* [Set problem]
Extract every line that contains the word "slide".

* [Recorded data]
# # #

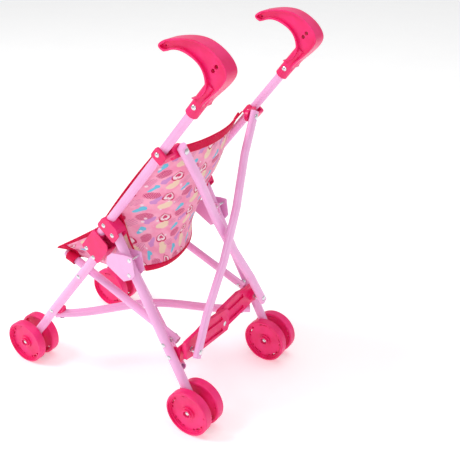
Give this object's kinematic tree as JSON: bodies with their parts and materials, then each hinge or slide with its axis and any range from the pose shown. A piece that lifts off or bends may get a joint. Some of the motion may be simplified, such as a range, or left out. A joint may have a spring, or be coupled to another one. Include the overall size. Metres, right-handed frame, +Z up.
{
  "type": "doll stroller",
  "caption": "Folding umbrella-style doll stroller with a hammock seat, hooked handles, crossed frame tubes and twin wheels; its sides push together.",
  "frame": {"origin": "on the floor, midway between the sides and between the front and the rear", "axes": "+Z up, +Y to the rear where the pusher stands, +X to the stroller's left"},
  "size_m": [0.2554, 0.4245, 0.5539],
  "materials": {
    "tube": "gloss pale pink",
    "plate": "gloss pale pink",
    "plastic": "hot pink",
    "rivet": "bright",
    "axle": "bright",
    "wheel": "hot pink",
    "cloth": "printed woven polyester",
    "leg_tube": "gloss pale pink",
    "handle": "hot pink"
  },
  "bodies": {
    "left_push": {"left_push_tube": "tube", "left_handle": "handle", "left_knee_bracket": "plastic", "left_hinge_bracket": "plastic", "left_push_rivets": "rivet", "seat_back": "cloth", "seat_base": "cloth"},
    "left_front_leg": {"left_front_leg": "leg_tube", "left_front_leg_pins": "rivet", "left_front_axle": "axle"},
    "left_rear_leg": {"left_rear_leg": "leg_tube", "left_stop_plates": "plate", "left_rear_leg_rivets": "rivet", "left_rear_axle": "axle"},
    "left_seat_rail": {"left_seat_rail": "tube", "left_rail_rear_pin": "rivet"},
    "left_front_clip": {"left_front_clip": "plastic", "left_front_clip_pin": "rivet"},
    "left_rear_clip": {"left_rear_clip": "plastic"},
    "left_collar": {"left_collar": "plastic", "left_collar_pin": "rivet"},
    "left_strut": {"left_strut": "plastic", "left_strut_pins": "rivet"},
    "left_cross_bar": {"left_cross_bar": "tube", "left_cross_bar_pin": "rivet"},
    "left_cross_tube": {"left_cross_tube": "tube", "left_cross_tube_rivet": "rivet"},
    "left_front_outer_wheel": {"left_front_outer_wheel": "wheel"},
    "left_front_inner_wheel": {"left_front_inner_wheel": "wheel"},
    "left_rear_outer_wheel": {"left_rear_outer_wheel": "wheel"},
    "left_rear_inner_wheel": {"left_rear_inner_wheel": "wheel"},
    "right_push": {"right_push_tube": "tube", "right_handle": "handle", "right_knee_bracket": "plastic", "right_hinge_bracket": "plastic", "right_push_rivets": "rivet"},
    "right_front_leg": {"right_front_leg": "leg_tube", "right_front_leg_pins": "rivet", "right_front_axle": "axle"},
    "right_rear_leg": {"right_rear_leg": "leg_tube", "right_stop_plates": "plate", "right_rear_leg_rivets": "rivet", "right_rear_axle": "axle"},
    "right_seat_rail": {"right_seat_rail": "tube", "right_rail_rear_pin": "rivet"},
    "right_front_clip": {"right_front_clip": "plastic", "right_front_clip_pin": "rivet"},
    "right_rear_clip": {"right_rear_clip": "plastic"},
    "right_collar": {"right_collar": "plastic", "right_collar_pin": "rivet"},
    "right_strut": {"right_strut": "plastic", "right_strut_pins": "rivet"},
    "right_cross_bar": {"right_cross_bar": "tube", "right_cross_bar_pin": "rivet"},
    "right_cross_tube": {"right_cross_tube": "tube", "right_cross_tube_rivet": "rivet"},
    "right_front_outer_wheel": {"right_front_outer_wheel": "wheel"},
    "right_front_inner_wheel": {"right_front_inner_wheel": "wheel"},
    "right_rear_outer_wheel": {"right_rear_outer_wheel": "wheel"},
    "right_rear_inner_wheel": {"right_rear_inner_wheel": "wheel"}
  },
  "joints": [
    {"name": "fold", "type": "slide", "parent": "left_push", "child": "right_push", "axis": [1, 0, 0], "range_m": [0, 0.08], "deforming": ["seat_back", "seat_base"]},
    {"name": "left_rear_leg_hinge", "type": "hinge", "parent": "left_push", "child": "left_rear_leg", "pos_m": [0.106, 0.02396, 0.2764], "axis": [1, 0, 0], "range_deg": [-27.9, 0]},
    {"name": "left_knee_hinge", "type": "hinge", "parent": "left_push", "child": "left_front_leg", "pos_m": [0.106, -0.01463, 0.23227], "axis": [1, 0, 0], "range_deg": [-60.42, 0]},
    {"name": "left_rail_hinge", "type": "hinge", "parent": "left_front_leg", "child": "left_seat_rail", "pos_m": [0.0884, -0.05, 0.18936], "axis": [1, 0, 0], "range_deg": [0, 27.28]},
    {"name": "left_front_clip_hinge", "type": "hinge", "parent": "left_front_leg", "child": "left_front_clip", "pos_m": [0.097, -0.11583, 0.1095], "axis": [1, 0, 0], "range_deg": [0, 19.27]},
    {"name": "left_rear_clip_hinge", "type": "hinge", "parent": "left_rear_leg", "child": "left_rear_clip", "pos_m": [0.097, 0.10924, 0.1083], "axis": [1, 0, 0], "range_deg": [0, 12.16]},
    {"name": "left_collar_hinge", "type": "hinge", "parent": "left_push", "child": "left_collar", "pos_m": [0.106, 0.10948, 0.40846], "axis": [1, 0, 0], "range_deg": [-15.75, 0]},
    {"name": "left_strut_hinge", "type": "hinge", "parent": "left_rear_clip", "child": "left_strut", "pos_m": [0.0863, 0.1157, 0.1147], "axis": [0, 1, 0], "range_deg": [0, 61.14]},
    {"name": "left_cross_bar_hinge", "type": "hinge", "parent": "left_collar", "child": "left_cross_bar", "pos_m": [0.0833, 0.126, 0.4067], "axis": [0, 0.9987, 0.0503], "range_deg": [-14.75, 0]},
    {"name": "left_cross_tube_hinge", "type": "hinge", "parent": "left_front_clip", "child": "left_cross_tube", "pos_m": [0.088, -0.1203, 0.091], "axis": [0, 0.0311, 0.9995], "range_deg": [-18.43, 0]},
    {"name": "right_rear_leg_hinge", "type": "hinge", "parent": "right_push", "child": "right_rear_leg", "pos_m": [-0.106, 0.02396, 0.2764], "axis": [1, 0, 0], "range_deg": [-27.9, 0]},
    {"name": "right_knee_hinge", "type": "hinge", "parent": "right_push", "child": "right_front_leg", "pos_m": [-0.106, -0.01463, 0.23227], "axis": [1, 0, 0], "range_deg": [-60.42, 0]},
    {"name": "right_rail_hinge", "type": "hinge", "parent": "right_front_leg", "child": "right_seat_rail", "pos_m": [-0.0884, -0.05, 0.18936], "axis": [1, 0, 0], "range_deg": [0, 27.28]},
    {"name": "right_front_clip_hinge", "type": "hinge", "parent": "right_front_leg", "child": "right_front_clip", "pos_m": [-0.097, -0.11583, 0.1095], "axis": [1, 0, 0], "range_deg": [0, 19.27]},
    {"name": "right_rear_clip_hinge", "type": "hinge", "parent": "right_rear_leg", "child": "right_rear_clip", "pos_m": [-0.097, 0.10924, 0.1083], "axis": [1, 0, 0], "range_deg": [0, 12.16]},
    {"name": "right_collar_hinge", "type": "hinge", "parent": "right_push", "child": "right_collar", "pos_m": [-0.106, 0.10948, 0.40846], "axis": [1, 0, 0], "range_deg": [-15.75, 0]},
    {"name": "right_strut_hinge", "type": "hinge", "parent": "right_rear_clip", "child": "right_strut", "pos_m": [-0.0863, 0.1157, 0.1147], "axis": [0, 1, 0], "range_deg": [-61.14, 0]},
    {"name": "right_cross_bar_hinge", "type": "hinge", "parent": "right_collar", "child": "right_cross_bar", "pos_m": [-0.0833, 0.126, 0.4067], "axis": [0, 0.9987, 0.0503], "range_deg": [0, 14.75]},
    {"name": "right_cross_tube_hinge", "type": "hinge", "parent": "right_front_clip", "child": "right_cross_tube", "pos_m": [-0.088, -0.1203, 0.091], "axis": [0, 0.0311, 0.9995], "range_deg": [0, 18.43]},
    {"name": "left_front_outer_wheel_spin", "type": "hinge", "parent": "left_front_leg", "child": "left_front_outer_wheel", "pos_m": [0.105, -0.17724, 0.035], "axis": [1, 0, 0], "continuous": true},
    {"name": "left_front_inner_wheel_spin", "type": "hinge", "parent": "left_front_leg", "child": "left_front_inner_wheel", "pos_m": [0.105, -0.17724, 0.035], "axis": [1, 0, 0], "continuous": true},
    {"name": "left_rear_outer_wheel_spin", "type": "hinge", "parent": "left_rear_leg", "child": "left_rear_outer_wheel", "pos_m": [0.105, 0.14642, 0.035], "axis": [1, 0, 0], "continuous": true},
    {"name": "left_rear_inner_wheel_spin", "type": "hinge", "parent": "left_rear_leg", "child": "left_rear_inner_wheel", "pos_m": [0.105, 0.14642, 0.035], "axis": [1, 0, 0], "continuous": true},
    {"name": "right_front_outer_wheel_spin", "type": "hinge", "parent": "right_front_leg", "child": "right_front_outer_wheel", "pos_m": [-0.105, -0.17724, 0.035], "axis": [1, 0, 0], "continuous": true},
    {"name": "right_front_inner_wheel_spin", "type": "hinge", "parent": "right_front_leg", "child": "right_front_inner_wheel", "pos_m": [-0.105, -0.17724, 0.035], "axis": [1, 0, 0], "continuous": true},
    {"name": "right_rear_outer_wheel_spin", "type": "hinge", "parent": "right_rear_leg", "child": "right_rear_outer_wheel", "pos_m": [-0.105, 0.14642, 0.035], "axis": [1, 0, 0], "continuous": true},
    {"name": "right_rear_inner_wheel_spin", "type": "hinge", "parent": "right_rear_leg", "child": "right_rear_inner_wheel", "pos_m": [-0.105, 0.14642, 0.035], "axis": [1, 0, 0], "continuous": true}
  ],
  "couplings": [
    {"joint": "left_rear_leg_hinge", "follows": "fold", "rad_per_m": -6.0862},
    {"joint": "left_knee_hinge", "follows": "fold", "rad_per_m": -13.18},
    {"joint": "left_rail_hinge", "follows": "fold", "rad_per_m": 5.951},
    {"joint": "left_front_clip_hinge", "follows": "fold", "rad_per_m": 4.2036},
    {"joint": "left_rear_clip_hinge", "follows": "fold", "rad_per_m": 2.6526},
    {"joint": "left_collar_hinge", "follows": "fold", "rad_per_m": -3.4358},
    {"joint": "left_strut_hinge", "follows": "fold", "rad_per_m": 13.337},
    {"joint": "left_cross_bar_hinge", "follows": "fold", "rad_per_m": -3.2176},
    {"joint": "left_cross_tube_hinge", "follows": "fold", "rad_per_m": -4.0204},
    {"joint": "right_rear_leg_hinge", "follows": "fold", "rad_per_m": -6.0862},
    {"joint": "right_knee_hinge", "follows": "fold", "rad_per_m": -13.18},
    {"joint": "right_rail_hinge", "follows": "fold", "rad_per_m": 5.951},
    {"joint": "right_front_clip_hinge", "follows": "fold", "rad_per_m": 4.2036},
    {"joint": "right_rear_clip_hinge", "follows": "fold", "rad_per_m": 2.6526},
    {"joint": "right_collar_hinge", "follows": "fold", "rad_per_m": -3.4358},
    {"joint": "right_strut_hinge", "follows": "fold", "rad_per_m": -13.337},
    {"joint": "right_cross_bar_hinge", "follows": "fold", "rad_per_m": 3.2176},
    {"joint": "right_cross_tube_hinge", "follows": "fold", "rad_per_m": 4.0204}
  ]
}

# # #

* [Solution below]
Give this object's kinematic tree as JSON: bodies with their parts and materials, then each hinge or slide with its axis and any range from the pose shown. A piece that lifts off or bends may get a joint. Some of the motion may be simplified, such as a range, or left out. A joint may have a spring, or be coupled to another one. Include the overall size. Metres, right-handed frame, +Z up.
    {"name": "fold", "type": "slide", "parent": "left_push", "child": "right_push", "axis": [1, 0, 0], "range_m": [0, 0.08], "deforming": ["seat_back", "seat_base"]},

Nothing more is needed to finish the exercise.